Papier und Thiele beschreiben die Vorteile des deutschen Staatskirchenrechtes, aber sie tun das abstrakt. Dagegen müsste man den rund 150 Zuhörern ganz konkret zeigen, dass Isola falsch liegt. Zum Beispiel ziehen die Finanzämter in Baden-Württemberg auch die Kultussteuer der Israelitischen Religionsgemeinschaften ein und die Steuer der nichtchristlichen "Freireligiösen Landesgemeinde Baden". An einigen Schulen ist auch jüdischer und freireligiöser Religionsunterricht ordentliches Lehrfach. Und wenn islamische Gemeinden die Vorsetzungen erfüllen und als Körperschaft des öffentlichen Rechtes anerkannt werden, werden auch sie diese "Privilegien" bekommen.

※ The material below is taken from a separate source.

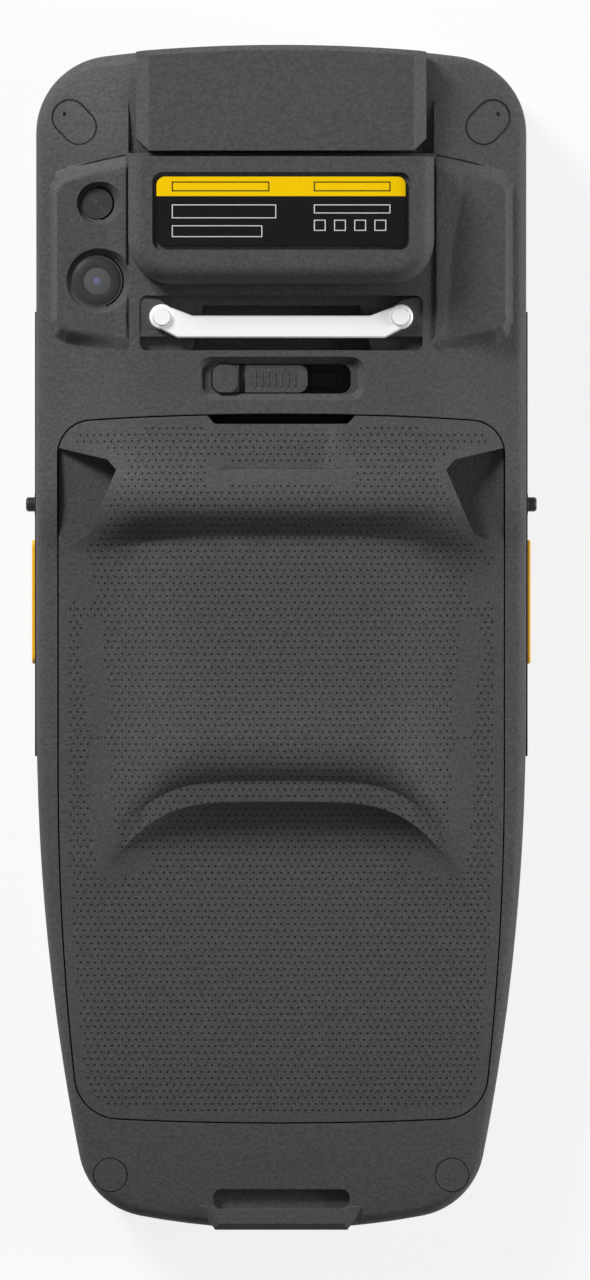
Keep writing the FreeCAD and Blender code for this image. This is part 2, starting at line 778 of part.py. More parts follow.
BACK = Back()


def build_battery_cover():
    """The battery cover: a thin sculpted lid with grip notches and a thumb recess."""
    gap, wall, seam = size("part_gap"), size("cover_wall"), size("seam_height")
    lid = BACK.form.common(cover_prism(gap, seam + gap, OVERHANG))
    lid = lid.cut(grip_notches(0, size("notch_floor")))
    lid = lid.cut(thumb_recess())
    inside = back_block(wall).common(cover_prism(gap + wall, seam - 1, OVERHANG))
    inside = inside.cut(grip_notches(wall, size("notch_floor") - wall))
    return lid.cut(inside).removeSplitter()


def grip_notches(extra, floor):
    """The two bites in the cover's sides above a floor, or the wall round them."""
    side, top = size("cover_half_width"), size("cover_top")
    tip = side - size("notch_tip")
    points = [(side + 1, top - 4.6 + extra), (side - 7.3, top - 6.6 + extra), (tip - extra, top - 8.1),
              (side - 4.7 - extra, top - 17.2 - extra / 2), (side + 1, top - 20.3 - extra)]
    return mirrored(polygon_prism(points, floor, OVERHANG))


def thumb_recess():
    """The opening at the cover's top edge and the shallow scoop below it."""
    half, top = size("thumb_half_width"), size("cover_top")
    step = top - size("thumb_depth")
    opening = polygon_prism([(-half, top + 1), (-half + 2.2, step), (half - 2.2, step), (half, top + 1)],
                            size("seam_height"), OVERHANG)
    height = BACK.face_over(0, step)
    return opening.fuse(scoop_solid(height, step))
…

Seltsam wirkt, dass ausgerechnet Isola den Fundamentalismus in den usa beklagt. Denn dort gibt es wegen der strikten Trennung von Staat und Kirche nur eine Sonntagschule in der Kirche und keinen Religionsunterricht in der Schule, der Jugendlichen hilft, den eigenen Glauben kritisch zu reflektieren.

Das Gespräch mit Konfessionslosen ist in Ostdeutschland besonders schwierig. Daran erinnert in Dresden der Berliner Systematiker Wolf Krötke. Denn diese zeichne meist "eine gänzliche Gleichgültigkeit gegenüber dem Gottesglauben aus". Sie würden "sich nicht mehr die Mühe" machen, diesen zu widerlegen oder ihren Atheismus zu begründen. Für Christen liege die Chance in "vielen persönlichen Begegnungen, bei denen deutlich wird, wie man lebt, wenn man glaubt". Doch das ist selbst im vermeintlich bürgerlichen Dresden eine große Aufgabe: 1949 waren dort 89 Prozent der Bevölkerung evangelisch, heute sind es 15.